= Exercise prompt =
Print each line of the listing once more, precisely as given.

_ _ _

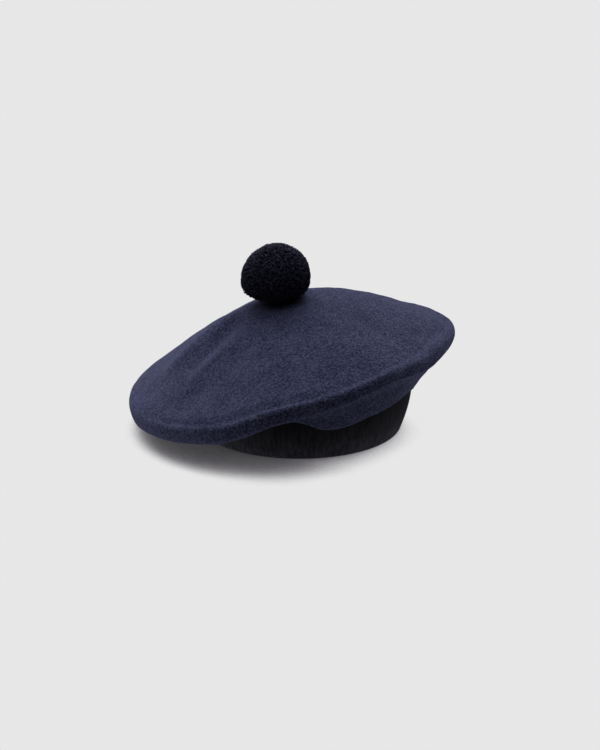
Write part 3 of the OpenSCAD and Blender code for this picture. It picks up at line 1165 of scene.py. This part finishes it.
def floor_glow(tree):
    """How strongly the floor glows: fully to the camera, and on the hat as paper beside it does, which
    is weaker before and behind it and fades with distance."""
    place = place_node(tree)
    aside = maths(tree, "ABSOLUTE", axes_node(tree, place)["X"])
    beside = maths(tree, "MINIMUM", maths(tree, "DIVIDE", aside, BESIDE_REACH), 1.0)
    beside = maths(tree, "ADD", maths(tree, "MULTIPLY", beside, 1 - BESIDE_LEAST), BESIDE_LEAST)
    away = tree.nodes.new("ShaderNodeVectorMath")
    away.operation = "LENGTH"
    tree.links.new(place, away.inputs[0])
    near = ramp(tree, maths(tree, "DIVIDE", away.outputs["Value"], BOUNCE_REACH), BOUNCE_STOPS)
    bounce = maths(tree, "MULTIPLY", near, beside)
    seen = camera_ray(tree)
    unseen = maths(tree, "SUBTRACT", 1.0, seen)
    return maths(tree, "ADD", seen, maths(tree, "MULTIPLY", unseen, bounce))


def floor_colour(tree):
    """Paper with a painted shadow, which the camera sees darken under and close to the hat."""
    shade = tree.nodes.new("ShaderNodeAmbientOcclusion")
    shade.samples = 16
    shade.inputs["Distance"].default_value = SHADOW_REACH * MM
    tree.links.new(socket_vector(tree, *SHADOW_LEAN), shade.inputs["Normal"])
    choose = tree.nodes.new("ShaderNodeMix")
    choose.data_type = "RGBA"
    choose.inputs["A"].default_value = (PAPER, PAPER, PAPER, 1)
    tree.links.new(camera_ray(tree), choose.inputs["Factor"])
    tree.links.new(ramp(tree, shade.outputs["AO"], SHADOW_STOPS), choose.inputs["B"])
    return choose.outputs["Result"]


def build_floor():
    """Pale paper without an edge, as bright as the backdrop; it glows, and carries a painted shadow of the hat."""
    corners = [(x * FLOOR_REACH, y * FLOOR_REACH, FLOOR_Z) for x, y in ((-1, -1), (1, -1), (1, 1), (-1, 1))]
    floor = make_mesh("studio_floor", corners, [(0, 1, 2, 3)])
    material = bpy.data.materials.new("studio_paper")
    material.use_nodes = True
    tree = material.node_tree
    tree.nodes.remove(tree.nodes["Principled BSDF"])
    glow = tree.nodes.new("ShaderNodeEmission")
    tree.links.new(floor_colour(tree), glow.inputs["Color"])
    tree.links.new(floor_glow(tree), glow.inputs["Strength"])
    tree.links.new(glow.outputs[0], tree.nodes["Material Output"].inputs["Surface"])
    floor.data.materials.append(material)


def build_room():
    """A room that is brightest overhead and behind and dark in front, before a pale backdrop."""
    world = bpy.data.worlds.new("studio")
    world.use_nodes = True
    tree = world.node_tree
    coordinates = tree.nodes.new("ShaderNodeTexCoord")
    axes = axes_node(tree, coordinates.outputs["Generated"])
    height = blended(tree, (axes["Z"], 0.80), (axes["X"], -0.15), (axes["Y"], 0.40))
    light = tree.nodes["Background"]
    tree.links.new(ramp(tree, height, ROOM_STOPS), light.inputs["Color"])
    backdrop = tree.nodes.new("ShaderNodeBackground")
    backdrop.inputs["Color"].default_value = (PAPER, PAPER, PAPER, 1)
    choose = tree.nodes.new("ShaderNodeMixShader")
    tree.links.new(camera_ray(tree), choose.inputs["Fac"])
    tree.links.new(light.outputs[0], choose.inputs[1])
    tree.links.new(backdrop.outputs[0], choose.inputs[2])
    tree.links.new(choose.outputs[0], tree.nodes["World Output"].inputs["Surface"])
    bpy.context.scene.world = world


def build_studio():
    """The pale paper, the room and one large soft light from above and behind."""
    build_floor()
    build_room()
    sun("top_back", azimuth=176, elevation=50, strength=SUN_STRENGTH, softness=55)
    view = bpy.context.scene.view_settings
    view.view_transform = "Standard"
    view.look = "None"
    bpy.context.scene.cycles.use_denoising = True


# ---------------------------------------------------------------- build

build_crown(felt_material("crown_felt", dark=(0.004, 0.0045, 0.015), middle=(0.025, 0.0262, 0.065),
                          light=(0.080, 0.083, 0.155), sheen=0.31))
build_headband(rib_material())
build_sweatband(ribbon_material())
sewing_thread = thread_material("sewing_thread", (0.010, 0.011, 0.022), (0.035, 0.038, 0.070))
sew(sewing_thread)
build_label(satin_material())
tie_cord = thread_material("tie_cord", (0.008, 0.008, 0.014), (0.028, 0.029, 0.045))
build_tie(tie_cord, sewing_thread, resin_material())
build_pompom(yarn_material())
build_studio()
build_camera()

_ _ _

= Response =
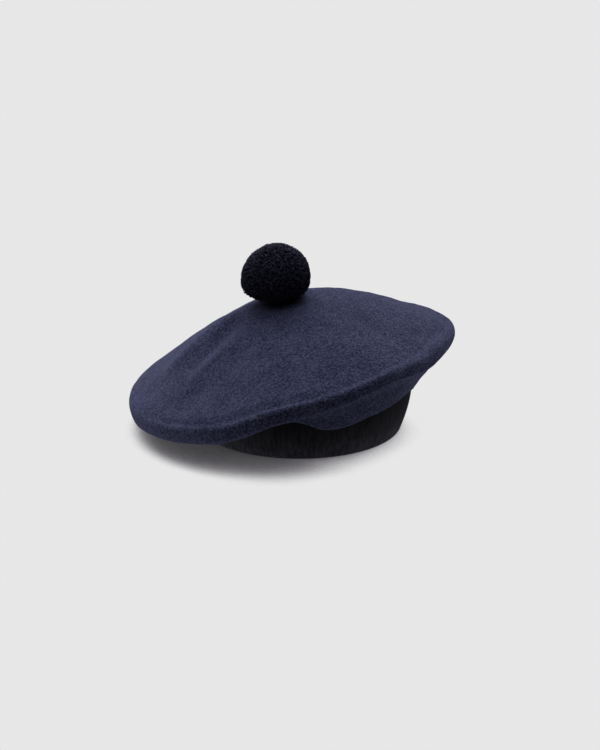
Write part 3 of the OpenSCAD and Blender code for this picture. It picks up at line 1165 of scene.py. This part finishes it.
def floor_glow(tree):
    """How strongly the floor glows: fully to the camera, and on the hat as paper beside it does, which
    is weaker before and behind it and fades with distance."""
    place = place_node(tree)
    aside = maths(tree, "ABSOLUTE", axes_node(tree, place)["X"])
    beside = maths(tree, "MINIMUM", maths(tree, "DIVIDE", aside, BESIDE_REACH), 1.0)
    beside = maths(tree, "ADD", maths(tree, "MULTIPLY", beside, 1 - BESIDE_LEAST), BESIDE_LEAST)
    away = tree.nodes.new("ShaderNodeVectorMath")
    away.operation = "LENGTH"
    tree.links.new(place, away.inputs[0])
    near = ramp(tree, maths(tree, "DIVIDE", away.outputs["Value"], BOUNCE_REACH), BOUNCE_STOPS)
    bounce = maths(tree, "MULTIPLY", near, beside)
    seen = camera_ray(tree)
    unseen = maths(tree, "SUBTRACT", 1.0, seen)
    return maths(tree, "ADD", seen, maths(tree, "MULTIPLY", unseen, bounce))


def floor_colour(tree):
    """Paper with a painted shadow, which the camera sees darken under and close to the hat."""
    shade = tree.nodes.new("ShaderNodeAmbientOcclusion")
    shade.samples = 16
    shade.inputs["Distance"].default_value = SHADOW_REACH * MM
    tree.links.new(socket_vector(tree, *SHADOW_LEAN), shade.inputs["Normal"])
    choose = tree.nodes.new("ShaderNodeMix")
    choose.data_type = "RGBA"
    choose.inputs["A"].default_value = (PAPER, PAPER, PAPER, 1)
    tree.links.new(camera_ray(tree), choose.inputs["Factor"])
    tree.links.new(ramp(tree, shade.outputs["AO"], SHADOW_STOPS), choose.inputs["B"])
    return choose.outputs["Result"]


def build_floor():
    """Pale paper without an edge, as bright as the backdrop; it glows, and carries a painted shadow of the hat."""
    corners = [(x * FLOOR_REACH, y * FLOOR_REACH, FLOOR_Z) for x, y in ((-1, -1), (1, -1), (1, 1), (-1, 1))]
    floor = make_mesh("studio_floor", corners, [(0, 1, 2, 3)])
    material = bpy.data.materials.new("studio_paper")
    material.use_nodes = True
    tree = material.node_tree
    tree.nodes.remove(tree.nodes["Principled BSDF"])
    glow = tree.nodes.new("ShaderNodeEmission")
    tree.links.new(floor_colour(tree), glow.inputs["Color"])
    tree.links.new(floor_glow(tree), glow.inputs["Strength"])
    tree.links.new(glow.outputs[0], tree.nodes["Material Output"].inputs["Surface"])
    floor.data.materials.append(material)


def build_room():
    """A room that is brightest overhead and behind and dark in front, before a pale backdrop."""
    world = bpy.data.worlds.new("studio")
    world.use_nodes = True
    tree = world.node_tree
    coordinates = tree.nodes.new("ShaderNodeTexCoord")
    axes = axes_node(tree, coordinates.outputs["Generated"])
    height = blended(tree, (axes["Z"], 0.80), (axes["X"], -0.15), (axes["Y"], 0.40))
    light = tree.nodes["Background"]
    tree.links.new(ramp(tree, height, ROOM_STOPS), light.inputs["Color"])
    backdrop = tree.nodes.new("ShaderNodeBackground")
    backdrop.inputs["Color"].default_value = (PAPER, PAPER, PAPER, 1)
    choose = tree.nodes.new("ShaderNodeMixShader")
    tree.links.new(camera_ray(tree), choose.inputs["Fac"])
    tree.links.new(light.outputs[0], choose.inputs[1])
    tree.links.new(backdrop.outputs[0], choose.inputs[2])
    tree.links.new(choose.outputs[0], tree.nodes["World Output"].inputs["Surface"])
    bpy.context.scene.world = world


def build_studio():
    """The pale paper, the room and one large soft light from above and behind."""
    build_floor()
    build_room()
    sun("top_back", azimuth=176, elevation=50, strength=SUN_STRENGTH, softness=55)
    view = bpy.context.scene.view_settings
    view.view_transform = "Standard"
    view.look = "None"
    bpy.context.scene.cycles.use_denoising = True


# ---------------------------------------------------------------- build

build_crown(felt_material("crown_felt", dark=(0.004, 0.0045, 0.015), middle=(0.025, 0.0262, 0.065),
                          light=(0.080, 0.083, 0.155), sheen=0.31))
build_headband(rib_material())
build_sweatband(ribbon_material())
sewing_thread = thread_material("sewing_thread", (0.010, 0.011, 0.022), (0.035, 0.038, 0.070))
sew(sewing_thread)
build_label(satin_material())
tie_cord = thread_material("tie_cord", (0.008, 0.008, 0.014), (0.028, 0.029, 0.045))
build_tie(tie_cord, sewing_thread, resin_material())
build_pompom(yarn_material())
build_studio()
build_camera()